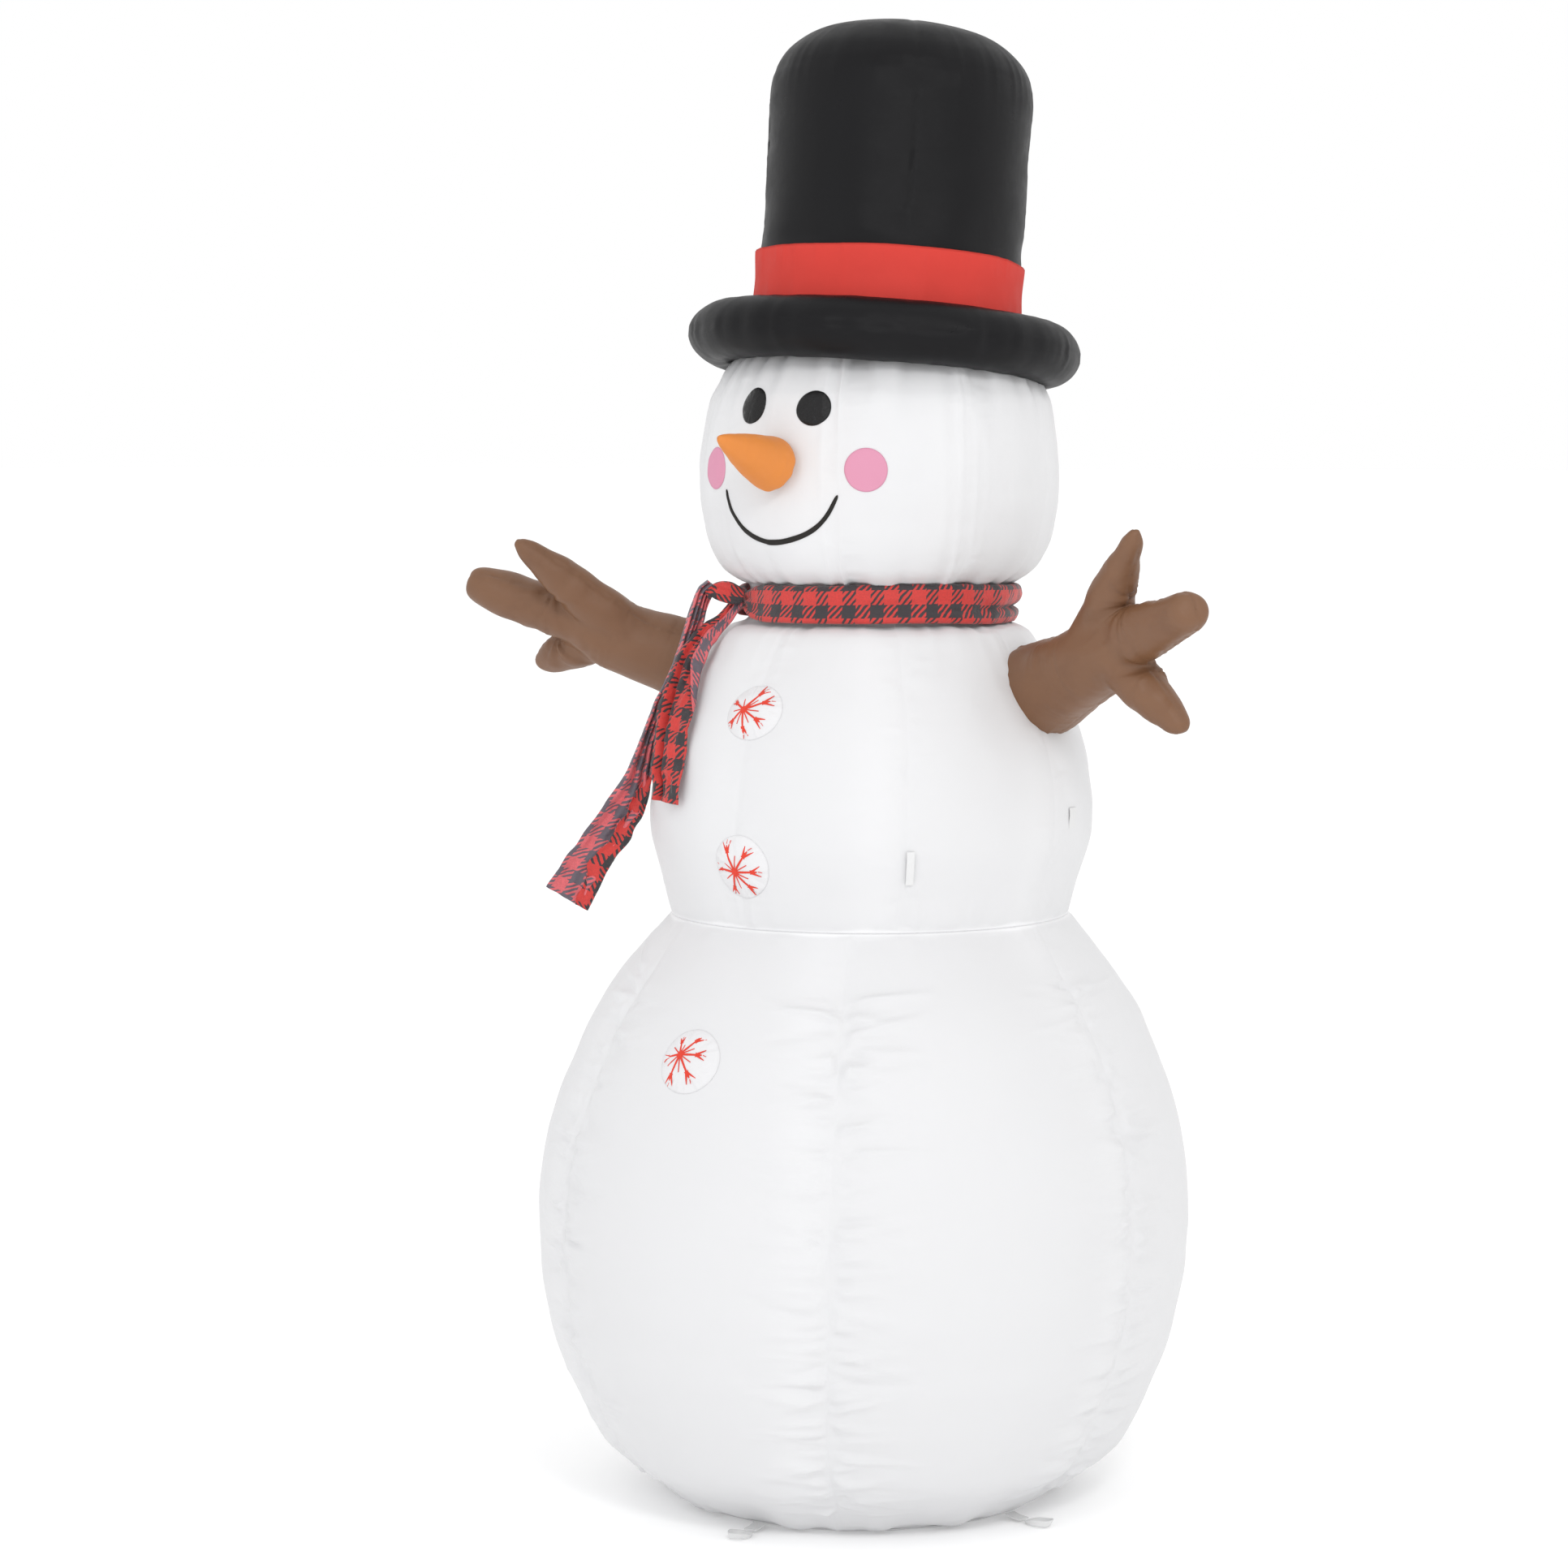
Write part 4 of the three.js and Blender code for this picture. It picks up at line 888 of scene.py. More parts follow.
# azimuth, height, width, height of the disc, then the print's hub offset and its six arms
BUT = [("top", torso, -.2, 1.2994, .106, .092, -.0150, .0007, ((50.5, .0580), (19.5, .0555), (-28.0, .0480), (-77, .0460), (-132, .0430), (152, .0320))),
       ("middle", torso, 1.0, 1.0570, .102, .103, -.0100, -.0060, ((104.2, .0506), (50.2, .0524), (3.5, .0499), (-41.7, .0579), (-103.4, .0419), (172.2, .0388))),
       ("bottom", lower, -.4, .7610, .110, .1035, -.0150, .0075, ((105, .0289), (46, .0487), (3.3, .0474), (-51, .0527), (-102.6, .0527), (-166, .0365)))]
for nm, ch, az0, z0, w, h, fx, fy, arms_ in BUT:
    b, surf = patch("button_%s_pad" % nm, ch, az0, z0, w, h, .0095, [BUTTON], edge_pucker=.0022, seed=930 + len(nm), rings=26, seg=120, power=3.4, dome=1.15, base=.0004)
    ride(b, replaces=("button_" + nm,))
    ride(flake("snowflake_print_" + nm, surf, fx, fy, arms_, (w, h)))


# ------------------------------------------------------------------ carrot nose
def nose():
    prof = catmull([(.030, -.002), (.0400, .004), (.0425, .012), (.0410, .026), (.0365, .048), (.0300, .078), (.0225, .106), (.0150, .132), (.0085, .150), (.0040, .1575), (.0006, .1590)], 8)
    s = np.concatenate([[0], np.cumsum(np.linalg.norm(np.diff(prof, axis=0), axis=1))])
    az = np.linspace(0, 2 * PI, 96, endpoint=False)
    T = np.linspace(0, s[-1], 90)
    A, S = np.meshgrid(az, T, indexing="ij")
    r, z = np.interp(S, s, prof[:, 0]), np.interp(S, s, prof[:, 1])
    d = np.abs((A + PI * .5 + PI) % (2 * PI) - PI) * r
    h = .00035 * ridged(n2(A / (2 * PI) * 5, z / .020, 1, 1, 801, 5)) + .0011 * n2(A / (2 * PI) * 6, z / .07, 1, 1, 804, 6) + .0014 * n2(A / (2 * PI) * 22, z / .05, 1, 1, 802, 22) * np.exp(-np.abs(z - .004) / .02)
    h += .0004 * n1(z, .006, 803) * np.exp(-d / .012) - .0012 * np.exp(-(d / .0018) ** 2)
    r2 = np.maximum(r + h * np.clip(r / .02, 0, 1), .0004)
    P = ring_grid(A, (r2, z))
    nu, nv = A.shape
    V = np.vstack([P.reshape(-1, 3), [[0, 0, -.002]], [[0, 0, .1592]]])
    n0 = nu * nv
    f = [tuple(x) for x in quads(nu, nv, wrap_u=True)]
    for i in range(nu):
        j = (i + 1) % nu
        f.append((j * nv, i * nv, n0))
        f.append((i * nv + nv - 1, j * nv + nv - 1, n0 + 1))
    # local +Z -> forward (-Y), tip raised by 13 degrees
    a = 15.5 * D2R
    out = np.array([0, -math.cos(a), math.sin(a)])
    up = np.array([0, math.sin(a), math.cos(a)])
    sidev = np.cross(up, out)
    M = np.stack([sidev, up, out], 1)
    W = V @ M.T + np.array([0, -.2995, 1.684])
    c3, s3 = math.cos(3 * D2R), math.sin(3 * D2R)
    W = np.stack([W[:, 0] * c3 - W[:, 1] * s3, W[:, 0] * s3 + W[:, 1] * c3, W[:, 2]], -1)
    s_ = float(lean(1.684))
    W += np.array([s_ * .809, s_ * .588, 0])
    seam = np.append(np.exp(-(d.ravel() / .0015) ** 2), [0, 0])
    ob = make("nose_cloth", W, f, mats=[ORANGE], attrs={"seam": seam})
    fix_normals(ob)
    return ob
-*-
From the first line to the last, please quote the material above exactly.

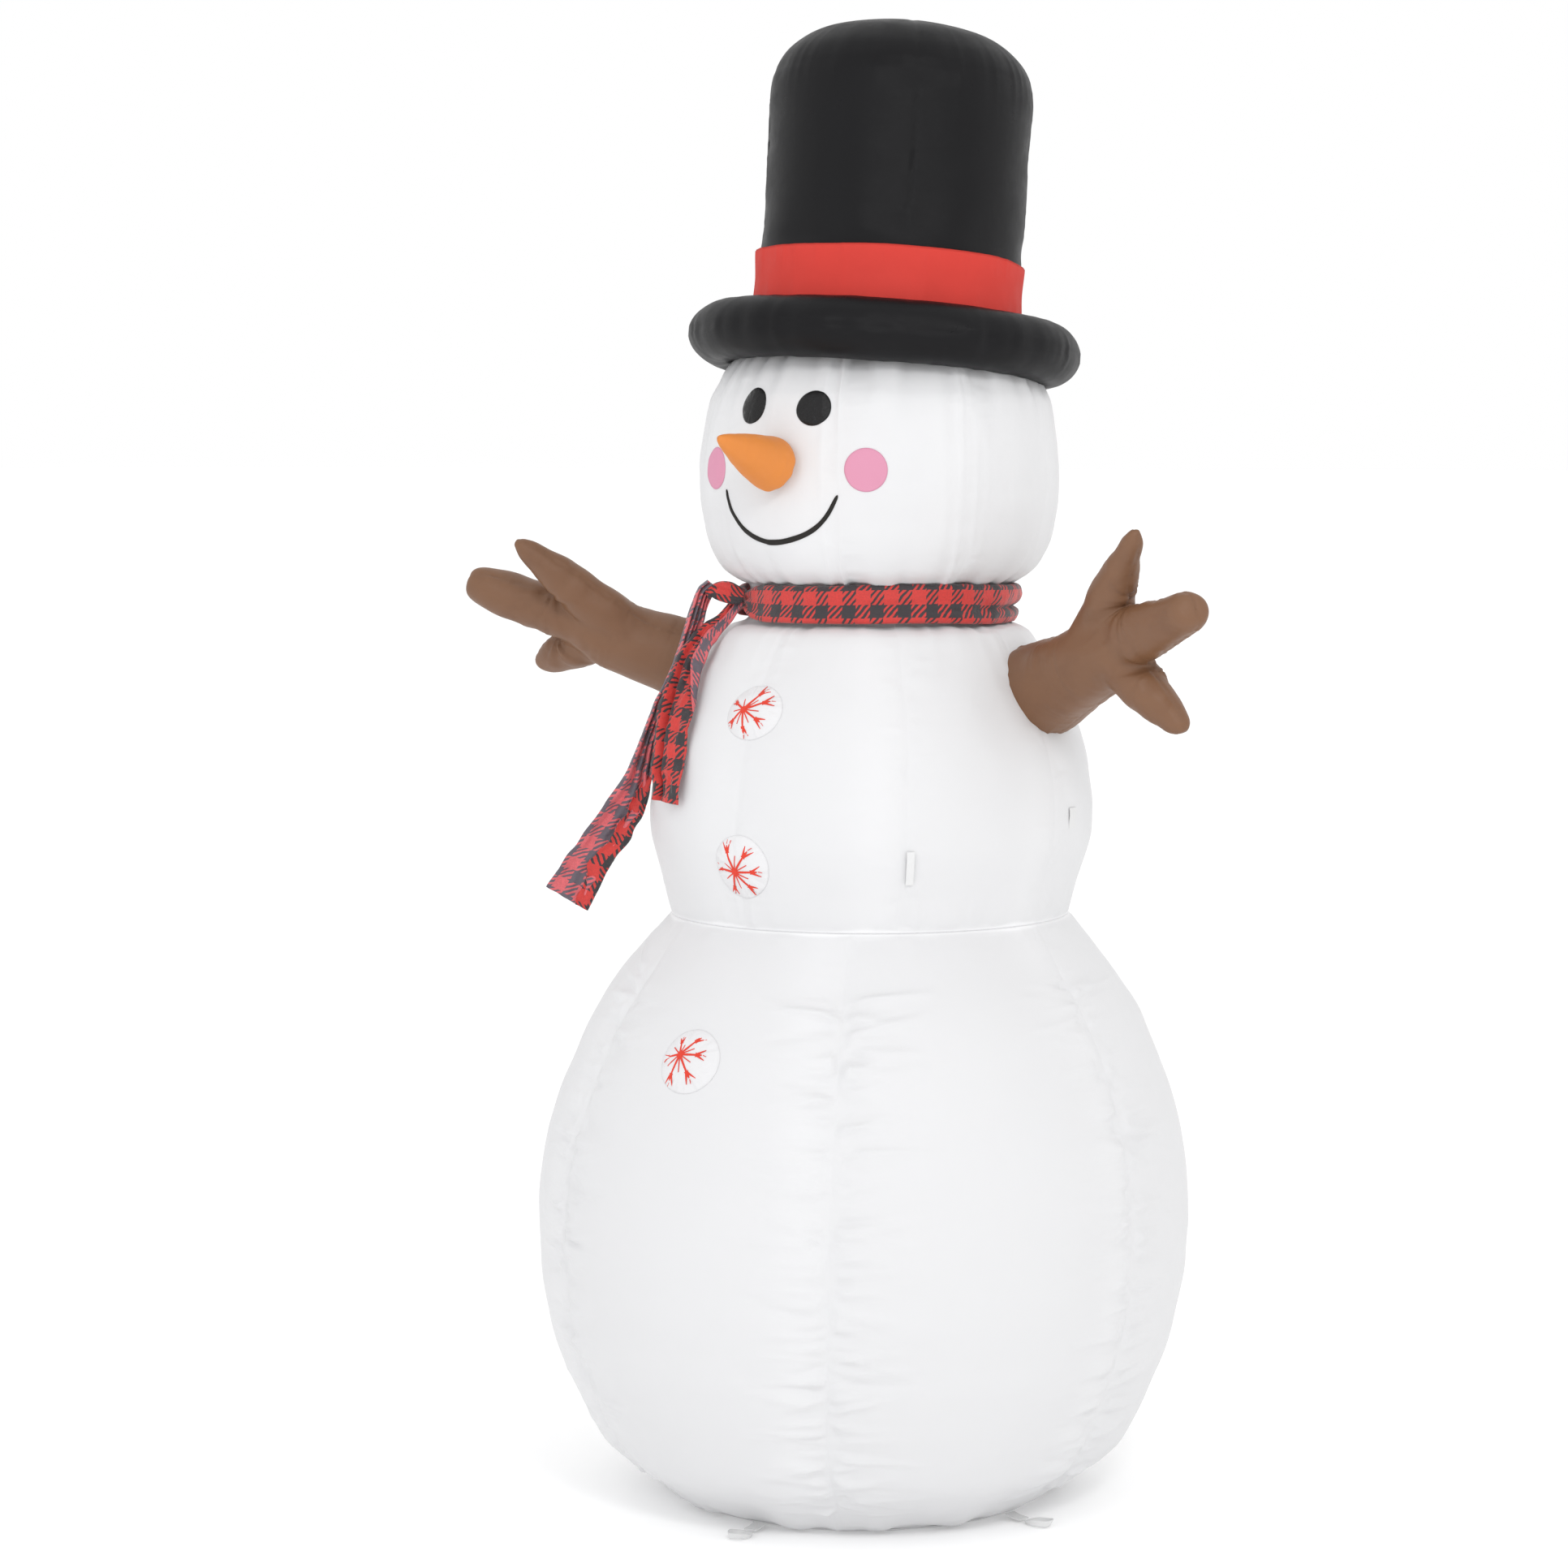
Write part 4 of the three.js and Blender code for this picture. It picks up at line 888 of scene.py. More parts follow.
# azimuth, height, width, height of the disc, then the print's hub offset and its six arms
BUT = [("top", torso, -.2, 1.2994, .106, .092, -.0150, .0007, ((50.5, .0580), (19.5, .0555), (-28.0, .0480), (-77, .0460), (-132, .0430), (152, .0320))),
       ("middle", torso, 1.0, 1.0570, .102, .103, -.0100, -.0060, ((104.2, .0506), (50.2, .0524), (3.5, .0499), (-41.7, .0579), (-103.4, .0419), (172.2, .0388))),
       ("bottom", lower, -.4, .7610, .110, .1035, -.0150, .0075, ((105, .0289), (46, .0487), (3.3, .0474), (-51, .0527), (-102.6, .0527), (-166, .0365)))]
for nm, ch, az0, z0, w, h, fx, fy, arms_ in BUT:
    b, surf = patch("button_%s_pad" % nm, ch, az0, z0, w, h, .0095, [BUTTON], edge_pucker=.0022, seed=930 + len(nm), rings=26, seg=120, power=3.4, dome=1.15, base=.0004)
    ride(b, replaces=("button_" + nm,))
    ride(flake("snowflake_print_" + nm, surf, fx, fy, arms_, (w, h)))


# ------------------------------------------------------------------ carrot nose
def nose():
    prof = catmull([(.030, -.002), (.0400, .004), (.0425, .012), (.0410, .026), (.0365, .048), (.0300, .078), (.0225, .106), (.0150, .132), (.0085, .150), (.0040, .1575), (.0006, .1590)], 8)
    s = np.concatenate([[0], np.cumsum(np.linalg.norm(np.diff(prof, axis=0), axis=1))])
    az = np.linspace(0, 2 * PI, 96, endpoint=False)
    T = np.linspace(0, s[-1], 90)
    A, S = np.meshgrid(az, T, indexing="ij")
    r, z = np.interp(S, s, prof[:, 0]), np.interp(S, s, prof[:, 1])
    d = np.abs((A + PI * .5 + PI) % (2 * PI) - PI) * r
    h = .00035 * ridged(n2(A / (2 * PI) * 5, z / .020, 1, 1, 801, 5)) + .0011 * n2(A / (2 * PI) * 6, z / .07, 1, 1, 804, 6) + .0014 * n2(A / (2 * PI) * 22, z / .05, 1, 1, 802, 22) * np.exp(-np.abs(z - .004) / .02)
    h += .0004 * n1(z, .006, 803) * np.exp(-d / .012) - .0012 * np.exp(-(d / .0018) ** 2)
    r2 = np.maximum(r + h * np.clip(r / .02, 0, 1), .0004)
    P = ring_grid(A, (r2, z))
    nu, nv = A.shape
    V = np.vstack([P.reshape(-1, 3), [[0, 0, -.002]], [[0, 0, .1592]]])
    n0 = nu * nv
    f = [tuple(x) for x in quads(nu, nv, wrap_u=True)]
    for i in range(nu):
        j = (i + 1) % nu
        f.append((j * nv, i * nv, n0))
        f.append((i * nv + nv - 1, j * nv + nv - 1, n0 + 1))
    # local +Z -> forward (-Y), tip raised by 13 degrees
    a = 15.5 * D2R
    out = np.array([0, -math.cos(a), math.sin(a)])
    up = np.array([0, math.sin(a), math.cos(a)])
    sidev = np.cross(up, out)
    M = np.stack([sidev, up, out], 1)
    W = V @ M.T + np.array([0, -.2995, 1.684])
    c3, s3 = math.cos(3 * D2R), math.sin(3 * D2R)
    W = np.stack([W[:, 0] * c3 - W[:, 1] * s3, W[:, 0] * s3 + W[:, 1] * c3, W[:, 2]], -1)
    s_ = float(lean(1.684))
    W += np.array([s_ * .809, s_ * .588, 0])
    seam = np.append(np.exp(-(d.ravel() / .0015) ** 2), [0, 0])
    ob = make("nose_cloth", W, f, mats=[ORANGE], attrs={"seam": seam})
    fix_normals(ob)
    return ob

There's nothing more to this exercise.